Книги

Сирота с Манхэттена. Огни Бродвея

22
18
20
22
24
26
28
30

— Как ты? Сильно болит?

— Меня очень хорошо лечат. Рана болит, но уже терпимо. Я больше не хочу пить опийную настойку.

— Мужества тебе не занимать… Жюстен, я должен извиниться за свою непростительную выходку. И поблагодарить тебя, что утаил это от врача. Я был пьян, мой мальчик, пьян в стельку. Сам не знаю, какой черт меня дернул выстрелить.

Ларош старательно понижал голос и часто поглядывал на открытую дверь — не идет ли кто по коридору.

— Ба! Наши семейные дела! — попытался оправдаться он. — И никого, кроме нас, это не касается. Правда, Жюстен?

— А что Мариетта? И ваш новый конюх?

— Эти ничего не расскажут. Коля думает, что произошел несчастный случай. А Мариетте я предложил крупную сумму. Ее муж Бертран — жуткий скряга. Так что ей теперь не придется ходить в замок на подработку. Бертран с Коля — родные братья.

— А как она объяснит Бертрану, откуда деньги?

— Это не мое дело, что-нибудь придумает. Скажи, ты точно хочешь вернуться на службу после выздоровления? У меня есть что тебе предложить.

— Я уеду, как только доктор меня отпустит. Вы, мсье, вызываете у меня отвращение. Более того, я бы обрадовался, если бы вас упекли в тюрьму. Только я никогда ни на кого не доносил — ни на мать, ни на сослуживцев, когда те уходили в самоволку. Донести на вас, моего отца? Я не смог. И до сих пор спрашиваю себя почему. Положился на Бога: только он вправе вас судить.

Гуго Ларош готов был сквозь землю провалиться от стыда. Благородство Жюстена, которому низменные побуждения были, похоже, совершенно чужды, впечатляло. У него даже навернулись слезы на глаза — так Жюстен в этот миг был похож на Катрин, это неукротимое дитя, чей характер ему так и не удалось переломить.
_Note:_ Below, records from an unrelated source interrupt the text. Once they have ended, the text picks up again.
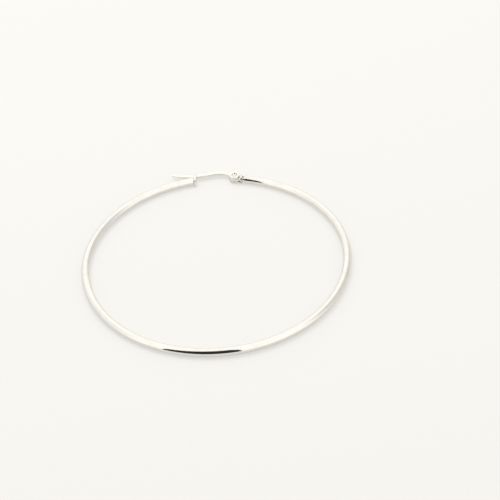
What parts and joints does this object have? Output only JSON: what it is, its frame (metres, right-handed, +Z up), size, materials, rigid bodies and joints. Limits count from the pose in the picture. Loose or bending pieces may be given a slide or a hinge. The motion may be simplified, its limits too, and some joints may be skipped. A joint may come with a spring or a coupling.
{
  "type": "hoop earring",
  "caption": "Large plain hoop earring of round polished steel tube, with a curved hinged ear wire that swings over the opening and drops into a notched catch plate.",
  "frame": {"origin": "on the surface that the earring lies on, under the middle of its outline", "axes": "+Z up, square to the ring's plane; +Y from the ring's middle to the clasp; +X from the catch plate towards the hinge"},
  "size_m": [0.063, 0.0646, 0.002],
  "materials": {
    "tube_metal": "mirror polished stainless steel",
    "fitting_metal": "bright polished stainless steel with fine tool marks",
    "wire_metal": "polished stainless steel with fine lengthwise drawing lines"
  },
  "bodies": {
    "hoop": {"hoop_tube": "tube_metal", "notch_catch": "fitting_metal", "hinge_tongue": "fitting_metal"},
    "wire": {"ear_wire": "wire_metal", "hinge_rivet": "fitting_metal"}
  },
  "joints": [
    {"name": "ear_wire_hinge", "type": "hinge", "parent": "hoop", "child": "wire", "pos_m": [0.0039, 0.02991, 0.001], "axis": [0, 0, -1], "range_deg": [0, 75]}
  ]
}
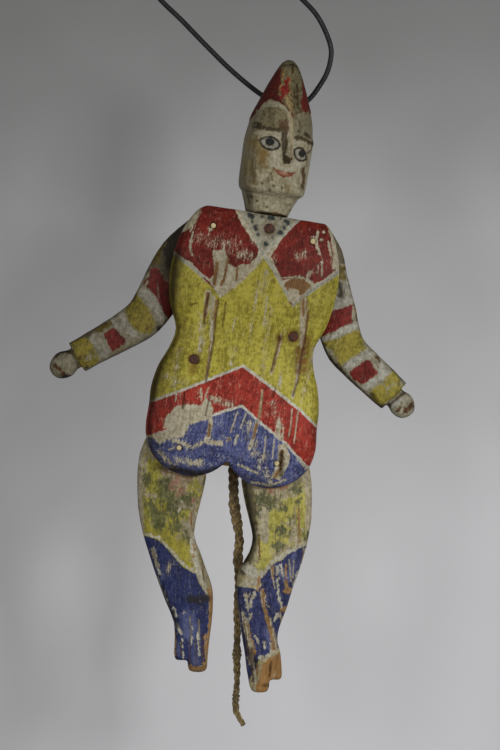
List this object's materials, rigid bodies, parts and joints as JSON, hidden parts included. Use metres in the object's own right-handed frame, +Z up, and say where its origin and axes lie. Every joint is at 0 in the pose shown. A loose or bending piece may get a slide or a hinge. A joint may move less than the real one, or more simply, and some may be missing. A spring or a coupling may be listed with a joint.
{
  "type": "pull-string jumping jack",
  "caption": "Carved and painted wooden jumping jack with a pointed hat: pegged arms and legs swing out when the plaited cord between its legs is pulled. Hangs from a black cord.",
  "frame": {"origin": "centre of the screw eye in the back of the head, which the hanging cord runs through", "axes": "+Z up as the figure hangs, -Y the figure's front, +X the figure's left. The body leans 9 degrees about +Y, its head towards +X, as it hangs in the picture."},
  "size_m": [0.2046, 0.0449, 0.4612],
  "materials": {
    "painted_wood": "worn oil paint over a pale ground, satin",
    "bare_wood": "aged bare softwood",
    "iron": "dark iron wire",
    "rusty_iron": "rusty round head",
    "black_cord": "waxed round cord",
    "hemp_cord": "plaited hemp, grimy",
    "string": "twisted string"
  },
  "bodies": {
    "torso": {"torso_front": "painted_wood", "back_board": "bare_wood", "head": "painted_wood", "screw_eye": "iron", "neck_nail": "rusty_iron", "belly_nail_right": "rusty_iron", "belly_nail_left": "rusty_iron", "belly_spacer_right": "bare_wood", "belly_spacer_left": "bare_wood", "shoulder_peg_right": "bare_wood", "shoulder_peg_left": "bare_wood", "hip_peg_right": "bare_wood", "hip_peg_left": "bare_wood", "hanging_cord": "black_cord", "hanging_knot": "black_cord"},
    "right_arm": {"right_arm": "painted_wood", "right_arm_tie": "string"},
    "left_arm": {"left_arm": "painted_wood", "left_arm_tie": "string"},
    "right_leg": {"right_leg": "painted_wood", "right_leg_tie": "string"},
    "left_leg": {"left_leg": "painted_wood", "left_leg_tie": "string"},
    "pull": {"pull_cord": "hemp_cord", "pull_knots": "hemp_cord", "junction_knot": "string", "arm_string_right": "string", "arm_string_left": "string", "leg_string_right": "string", "leg_string_left": "string"}
  },
  "joints": [
    {"name": "left_leg_swing", "type": "hinge", "parent": "torso", "child": "left_leg", "pos_m": [-0.0035, -0.0124, -0.19789], "axis": [0, -1, 0], "range_deg": [0, 55.5]},
    {"name": "right_leg_swing", "type": "hinge", "parent": "torso", "child": "right_leg", "pos_m": [-0.05782, -0.0124, -0.18929], "axis": [0, 1, 0], "range_deg": [0, 56]},
    {"name": "left_arm_swing", "type": "hinge", "parent": "torso", "child": "left_arm", "pos_m": [0.01655, -0.0124, -0.07451], "axis": [0, -1, 0], "range_deg": [0, 84.5]},
    {"name": "right_arm_swing", "type": "hinge", "parent": "torso", "child": "right_arm", "pos_m": [-0.03876, -0.0124, -0.06575], "axis": [0, 1, 0], "range_deg": [0, 84.5]},
    {"name": "pull_slide", "type": "slide", "parent": "torso", "child": "pull", "axis": [0, 0, -1], "range_m": [0, 0.0171]}
  ],
  "couplings": [
    {"joint": "right_leg_swing", "follows": "left_leg_swing", "ratio": 1},
    {"joint": "left_arm_swing", "follows": "left_leg_swing", "ratio": 1.51},
    {"joint": "right_arm_swing", "follows": "left_leg_swing", "ratio": 1.51},
    {"joint": "pull_slide", "follows": "left_leg_swing", "m_per_rad": 0.01754}
  ]
}
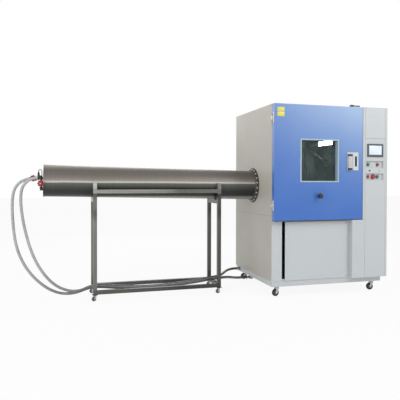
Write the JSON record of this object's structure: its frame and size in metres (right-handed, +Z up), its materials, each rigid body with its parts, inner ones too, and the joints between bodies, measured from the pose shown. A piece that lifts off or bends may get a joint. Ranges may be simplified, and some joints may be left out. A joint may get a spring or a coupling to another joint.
{
  "type": "environmental test chamber",
  "caption": "Free-standing water-jet test chamber: windowed door, turntable, spray hoop, control column and a long side jet tube on a wheeled stand, fed by two hoses.",
  "frame": {"origin": "on the floor, under the centre of the footprint of cabinet, tube and stand, hoses left out", "axes": "+X from the tube's closed end towards the control column, +Y from the door to the back, +Z up"},
  "size_m": [3.9082, 1.208, 2.076],
  "materials": {
    "casing_paint": "beige-grey powder paint",
    "front_paint": "pale grey powder paint",
    "door_paint": "blue paint, satin",
    "stainless": "brushed",
    "bright_steel": "polished",
    "galvanised": "zinc plated",
    "grey_plastic": "moulded",
    "black_plastic": "moulded",
    "slate_plastic": "moulded",
    "red_plastic": "glossy",
    "green_plastic": "glossy",
    "hose_plastic": "clear grey hose with a reinforcing spiral",
    "rubber_black": "matte",
    "rubber_grey": "matte",
    "window": "clear"
  },
  "bodies": {
    "cabinet": {"back_panel": "casing_paint", "body_frame": "galvanised", "chamber_liner": "stainless", "column_cover": "front_paint", "control_panel": "front_paint", "door_surround": "front_paint", "drive_motors": "stainless", "fasteners": "bright_steel", "hinge_leaves": "casing_paint", "inner_hose": "hose_plastic", "outer_hose": "hose_plastic", "jet_tube": "stainless", "left_panels": "casing_paint", "lower_access_panel": "front_paint", "nozzle_plate": "stainless", "plinth_frame": "front_paint", "pump_set": "stainless", "right_panel": "casing_paint", "roof_panel": "casing_paint", "stand_frame": "bright_steel", "touch_screen": "slate_plastic", "tube_flange": "stainless", "valve_set": "black_plastic", "water_tank": "stainless"},
    "door": {"door_shell": "door_paint", "door_inner_skin": "stainless", "door_gasket": "rubber_grey", "window_trim": "grey_plastic", "window_glass": "window", "door_hinges": "bright_steel", "handle_tray": "grey_plastic"},
    "door_lever": {"handle_lever": "bright_steel"},
    "door_bolt": {"latch_bolt": "bright_steel"},
    "wiper": {"wiper_knob": "black_plastic", "wiper_blade": "rubber_black"},
    "spray_hoop": {"swing_pipe": "stainless"},
    "table": {"turntable": "stainless"},
    "start_button_head": {"start_button": "green_plastic"},
    "stop_button_head": {"stop_button": "red_plastic"},
    "pump_off_button_head": {"pump_off_button": "red_plastic"},
    "emergency_stop_head": {"emergency_stop": "red_plastic"},
    "lamp_button_head": {"lamp_button": "green_plastic"},
    "upper_handwheel_stem": {"upper_handwheel": "red_plastic"},
    "lower_handwheel_stem": {"lower_handwheel": "red_plastic"},
    "cab_front_left_swivel": {"cab_front_left_fork": "galvanised"},
    "cab_front_left_roller": {"cab_front_left_wheel": "rubber_black"},
    "cab_front_right_swivel": {"cab_front_right_fork": "galvanised"},
    "cab_front_right_roller": {"cab_front_right_wheel": "rubber_black"},
    "cab_rear_left_swivel": {"cab_rear_left_fork": "galvanised"},
    "cab_rear_left_roller": {"cab_rear_left_wheel": "rubber_black"},
    "cab_rear_right_swivel": {"cab_rear_right_fork": "galvanised"},
    "cab_rear_right_roller": {"cab_rear_right_wheel": "rubber_black"},
    "stand_front_left_swivel": {"stand_front_left_fork": "galvanised"},
    "stand_front_left_roller": {"stand_front_left_wheel": "rubber_grey"},
    "stand_front_right_swivel": {"stand_front_right_fork": "galvanised"},
    "stand_front_right_roller": {"stand_front_right_wheel": "rubber_grey"},
    "stand_rear_left_swivel": {"stand_rear_left_fork": "galvanised"},
    "stand_rear_left_roller": {"stand_rear_left_wheel": "rubber_grey"},
    "stand_rear_right_swivel": {"stand_rear_right_fork": "galvanised"},
    "stand_rear_right_roller": {"stand_rear_right_wheel": "rubber_grey"}
  },
  "joints": [
    {"name": "door_hinge", "type": "hinge", "parent": "cabinet", "child": "door", "pos_m": [0.51869, -0.492, 1.3975], "axis": [0, 0, -1], "range_deg": [0, 120]},
    {"name": "lever_hinge", "type": "hinge", "parent": "door", "child": "door_lever", "pos_m": [1.38169, -0.56, 1.408], "axis": [0, 0, -1], "range_deg": [0, 35]},
    {"name": "bolt_slide", "type": "slide", "parent": "door", "child": "door_bolt", "axis": [-1, 0, 0], "range_m": [0, 0.01], "stiffness_N_per_m": 100, "springref_m": -0.003},
    {"name": "wiper_hinge", "type": "hinge", "parent": "door", "child": "wiper", "pos_m": [1.02769, -0.546, 1.051], "axis": [0, 1, 0], "range_deg": [-21, 69]},
    {"name": "hoop_hinge", "type": "hinge", "parent": "cabinet", "child": "spray_hoop", "pos_m": [1.02469, 0.06, 1.446], "axis": [1, 0, 0], "range_deg": [-115, 225]},
    {"name": "table_spin", "type": "hinge", "parent": "cabinet", "child": "table", "pos_m": [1.02469, 0.037, 0.942], "axis": [0, 0, 1], "continuous": true},
    {"name": "start_button_press", "type": "slide", "parent": "cabinet", "child": "start_button_head", "axis": [0, 1, 0], "range_m": [0, 0.004], "stiffness_N_per_m": 800, "springref_m": -0.001},
    {"name": "stop_button_press", "type": "slide", "parent": "cabinet", "child": "stop_button_head", "axis": [0, 1, 0], "range_m": [0, 0.004], "stiffness_N_per_m": 800, "springref_m": -0.001},
    {"name": "pump_off_button_press", "type": "slide", "parent": "cabinet", "child": "pump_off_button_head", "axis": [0, 1, 0], "range_m": [0, 0.004], "stiffness_N_per_m": 800, "springref_m": -0.001},
    {"name": "emergency_stop_press", "type": "slide", "parent": "cabinet", "child": "emergency_stop_head", "axis": [0, 1, 0], "range_m": [0, 0.004], "stiffness_N_per_m": 800, "springref_m": -0.001},
    {"name": "lamp_button_press", "type": "slide", "parent": "cabinet", "child": "lamp_button_head", "axis": [0, 1, 0], "range_m": [0, 0.004], "stiffness_N_per_m": 800, "springref_m": -0.001},
    {"name": "upper_handwheel_turn", "type": "hinge", "parent": "cabinet", "child": "upper_handwheel_stem", "pos_m": [-1.82731, -0.006, 1.228], "axis": [0, 1, 0], "range_deg": [-720, 720]},
    {"name": "lower_handwheel_turn", "type": "hinge", "parent": "cabinet", "child": "lower_handwheel_stem", "pos_m": [-1.75131, -0.006, 1.176], "axis": [0, 1, 0], "range_deg": [-720, 720]},
    {"name": "cab_front_left_swivel_turn", "type": "hinge", "parent": "cabinet", "child": "cab_front_left_swivel", "pos_m": [0.61869, -0.421, 0.08], "axis": [0, 0, 1], "continuous": true},
    {"name": "cab_front_left_wheel_roll", "type": "hinge", "parent": "cab_front_left_swivel", "child": "cab_front_left_roller", "pos_m": [0.59744, -0.42669, 0.0375], "axis": [-0.2588, 0.9659, 0], "continuous": true},
    {"name": "cab_front_right_swivel_turn", "type": "hinge", "parent": "cabinet", "child": "cab_front_right_swivel", "pos_m": [1.76169, -0.421, 0.08], "axis": [0, 0, 1], "continuous": true},
    {"name": "cab_front_right_wheel_roll", "type": "hinge", "parent": "cab_front_right_swivel", "child": "cab_front_right_roller", "pos_m": [1.73969, -0.421, 0.0375], "axis": [0, 1, 0], "continuous": true},
    {"name": "cab_rear_left_swivel_turn", "type": "hinge", "parent": "cabinet", "child": "cab_rear_left_swivel", "pos_m": [0.61869, 0.483, 0.08], "axis": [0, 0, 1], "continuous": true},
    {"name": "cab_rear_left_wheel_roll", "type": "hinge", "parent": "cab_rear_left_swivel", "child": "cab_rear_left_roller", "pos_m": [0.59703, 0.48682, 0.0375], "axis": [0.1736, 0.9848, 0], "continuous": true},
    {"name": "cab_rear_right_swivel_turn", "type": "hinge", "parent": "cabinet", "child": "cab_rear_right_swivel", "pos_m": [1.76169, 0.483, 0.08], "axis": [0, 0, 1], "continuous": true},
    {"name": "cab_rear_right_wheel_roll", "type": "hinge", "parent": "cab_rear_right_swivel", "child": "cab_rear_right_roller", "pos_m": [1.73991, 0.47994, 0.0375], "axis": [-0.1392, 0.9903, 0], "continuous": true},
    {"name": "stand_front_left_swivel_turn", "type": "hinge", "parent": "cabinet", "child": "stand_front_left_swivel", "pos_m": [-1.23531, -0.143, 0.08], "axis": [0, 0, 1], "continuous": true},
    {"name": "stand_front_left_wheel_roll", "type": "hinge", "parent": "stand_front_left_swivel", "child": "stand_front_left_roller", "pos_m": [-1.24677, -0.15103, 0.0235], "axis": [-0.5736, 0.8192, 0], "continuous": true},
    {"name": "stand_front_right_swivel_turn", "type": "hinge", "parent": "cabinet", "child": "stand_front_right_swivel", "pos_m": [0.06669, -0.143, 0.08], "axis": [0, 0, 1], "continuous": true},
    {"name": "stand_front_right_wheel_roll", "type": "hinge", "parent": "stand_front_right_swivel", "child": "stand_front_right_roller", "pos_m": [0.05354, -0.14779, 0.0235], "axis": [-0.342, 0.9397, 0], "continuous": true},
    {"name": "stand_rear_left_swivel_turn", "type": "hinge", "parent": "cabinet", "child": "stand_rear_left_swivel", "pos_m": [-1.23531, 0.217, 0.08], "axis": [0, 0, 1], "continuous": true},
    {"name": "stand_rear_left_wheel_roll", "type": "hinge", "parent": "stand_rear_left_swivel", "child": "stand_rear_left_roller", "pos_m": [-1.24909, 0.21457, 0.0235], "axis": [-0.1736, 0.9848, 0], "continuous": true},
    {"name": "stand_rear_right_swivel_turn", "type": "hinge", "parent": "cabinet", "child": "stand_rear_right_swivel", "pos_m": [0.06669, 0.217, 0.08], "axis": [0, 0, 1], "continuous": true},
    {"name": "stand_rear_right_wheel_roll", "type": "hinge", "parent": "stand_rear_right_swivel", "child": "stand_rear_right_roller", "pos_m": [0.05433, 0.21043, 0.0235], "axis": [-0.4695, 0.8829, 0], "continuous": true}
  ],
  "couplings": [
    {"joint": "lever_hinge", "follows": "bolt_slide", "rad_per_m": 61}
  ]
}
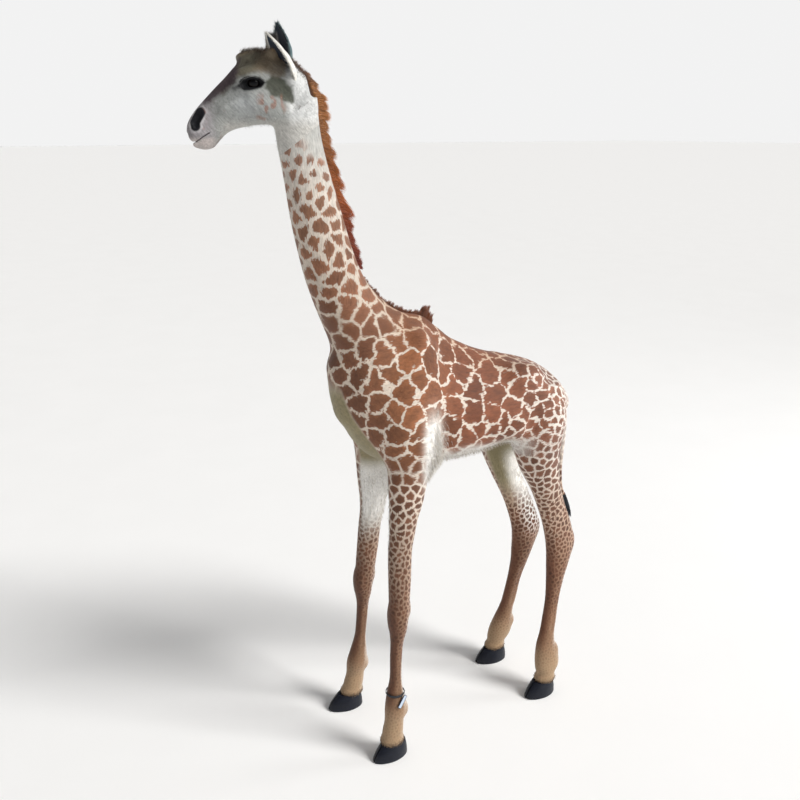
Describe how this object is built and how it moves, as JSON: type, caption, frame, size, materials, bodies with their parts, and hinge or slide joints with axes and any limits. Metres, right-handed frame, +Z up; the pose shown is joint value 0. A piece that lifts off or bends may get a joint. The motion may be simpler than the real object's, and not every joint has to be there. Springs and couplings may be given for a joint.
{
  "type": "giraffe calf mount",
  "caption": "Life-size standing giraffe calf mount: patterned hide over foam forms on bent steel rods, with hooves, glass eyes, ears, mane and tail tuft.",
  "frame": {"origin": "on the floor, at the middle of the whole model's footprint box", "axes": "+Z up, the animal faces -Y, its left side is +X"},
  "size_m": [0.3197, 1.1001, 1.8565],
  "materials": {
    "foam": "rigid polyurethane foam, light tan",
    "hide_body": "short hair, brick-brown patches on a cream net",
    "hide_neck": "short hair, brown patches on cream",
    "hide_head": "short grey-white hair, darker bridge of the nose",
    "hide_leg": "short hair, small red-brown spots fading to tan",
    "hide_tail": "short brown hair",
    "hoof_horn": "polished blue-black horn",
    "eye_glass": "black glass",
    "eye_rim": "dark modelled lid",
    "ear_skin": "white short hair",
    "ear_dark": "dark navy inner ear",
    "horn_hair": "dark tufted hair",
    "mane_hair": "stiff orange-brown hair",
    "withers_hair": "dark red-brown hair",
    "tuft_hair": "long black hair",
    "steel": "bare mild steel rod",
    "zinc": "zinc-plated steel",
    "plywood": "birch plywood",
    "band": "dark strap",
    "tag": "pale blank plastic tag with a dark edge"
  },
  "bodies": {
    "root": {"form_torso_left": "foam", "form_torso_right": "foam", "form_neck": "foam", "form_head": "foam", "form_leg_front_left": "foam", "form_leg_front_right": "foam", "form_leg_hind_left": "foam", "form_leg_hind_right": "foam", "hide_torso": "hide_body", "hide_neck": "hide_neck", "hide_head": "hide_head", "hide_leg_front_left": "hide_leg", "hide_leg_front_right": "hide_leg", "hide_leg_hind_left": "hide_leg", "hide_leg_hind_right": "hide_leg", "hide_tail": "hide_tail", "hoof_front_left": "hoof_horn", "hoof_front_right": "hoof_horn", "hoof_hind_left": "hoof_horn", "hoof_hind_right": "hoof_horn", "eye_left": "eye_glass", "eye_right": "eye_glass", "eye_rim_left": "eye_rim", "eye_rim_right": "eye_rim", "ear_left": "ear_skin", "ear_right": "ear_skin", "ear_liner_left": "ear_dark", "ear_liner_right": "ear_dark", "ossicone_left": "horn_hair", "ossicone_right": "horn_hair", "mane": "mane_hair", "withers_tuft": "withers_hair", "tail_wire": "steel", "tail_tuft": "tuft_hair", "leg_rod_front_left": "steel", "leg_rod_front_right": "steel", "leg_rod_hind_left": "steel", "leg_rod_hind_right": "steel", "sole_sockets": "zinc", "centre_board": "plywood", "rod_clamps": "zinc", "clamp_bolts": "zinc", "neck_rod": "steel", "neck_socket": "zinc", "head_block": "plywood", "leg_band": "band", "leg_tag": "tag"}
  },
  "joints": []
}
— Прости меня, мой мальчик! Твоя сестра Катрин гордилась бы тобой. А я — я не заслуживаю таких детей.

С этими словами Ларош, встав так резко, что стул перевернулся, выбежал в коридор. Еще пара секунд — и хлопнула входная дверь. Жюстен, утомленный всплеском эмоций, откинулся на подушки. И зажмурился, потому что ему отчего-то хотелось плакать.

«Все-таки это мой отец, — думал он. — И, кажется, он меня пусть немножко, но любит!»

Нью-Йорк, пятница, 7 июля 1899 года

Эдвард Вулворт открыл дверцу и подал руку, помогая Мейбл выйти из новенького автомобиля, купленного к возвращению Элизабет. На душе у обоих было неспокойно. Супруги направились к причалам, где всегда было очень людно и их обитатели создавали особенную атмосферу порта многонациональную, космополитичную и очень красочную.

— Эдвард, ее корабль точно вышел из Гавра во вторник 27 июня? — нервно спросила Мейбл у мужа.

— Ну конечно! Я получил подтверждение по телеграфу от капитана французского порта и сразу же отправил запрос во все английские и ирландские порты по маршруту следования.

Ни в один «Гасконь» не заходила.

— В Нью-Йорке пароход ожидали в среду, 5 июля. И никто не смог внятно тебе объяснить эту задержку. Эдвард, они могли потонуть в шторм, и мы никогда больше не увидим свою Лисбет! Боже, когда я об этом думаю, мне тоже хочется умереть! Скарлетт вчера вечером отказалась что-либо спрашивать у карт — боится дурных новостей.

Мейбл подняла свое нежное личико к небу, которое сегодня было ярко-голубым. Какое-то время всматривалась в небесную лазурь и — горько заплакала.